I want to single out a couple of North Texas legislators who are fighting this intraparty squabble: Candy Noble and Jeff Leach.

Noble represents little ol’ me and my neighbors in Princeton. She has drawn fire from within her own party. Her “sin’? She voted to impeach Paxton. She has been accused — incredibly, I must add — for wanting to bring “Sharia law” into Texas public education classrooms. What … the … hell?

I put my mitts on a Noble campaign flier that declares she “fought for cutting property taxes, parental involvement in education, better health care options and securing our southern border.”

Wow! Radical stuff, eh? Her MAGA foes, though, say she favors Muslim interests over, um, Christian interests. They want to start a religious tussle within the party? Not a good look. Abraham George, a former Collin County GOP chair, is running against Noble in the primary.

Leach is a Republican legislator who this past year took part in the impeachment trial of GOP Attorney General Ken Paxton. He voted to impeach the AG and then served as a prosecutor in the Senate trial that ended up with Paxton’s acquittal.

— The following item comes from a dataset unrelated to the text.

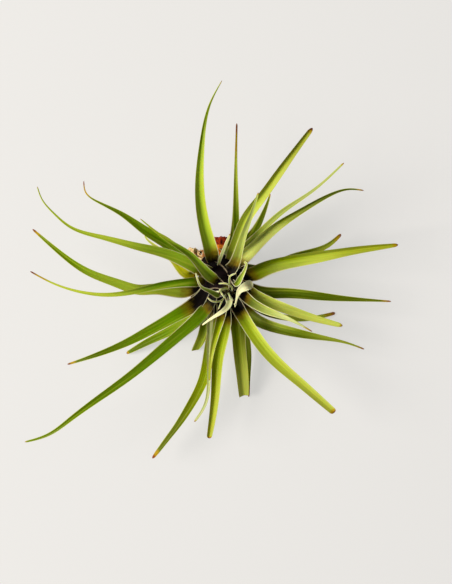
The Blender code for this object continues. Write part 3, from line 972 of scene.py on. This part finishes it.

Paxton then vowed to go after all the Republicans who stood against him … the jerk! A primary opponent emerged to run against Leach, who continues to tout his conservative bona fides. And they’re real.

Daren Meis is the MAGA candidate opposing Leach. He is a former Allen city councilman who didn’t bother to take part in the Dallas Morning News interview process with the candidates.

So many of these Republican challengers are campaigning on hatred for those who stand on principle. As the DMN said in its editorial endorsement of Leach’s primary bid:

“We don’t think most Republicans take them seriously. But we hope this sort of politicking does cause voters to reflect on just how bad things have gotten in their party.”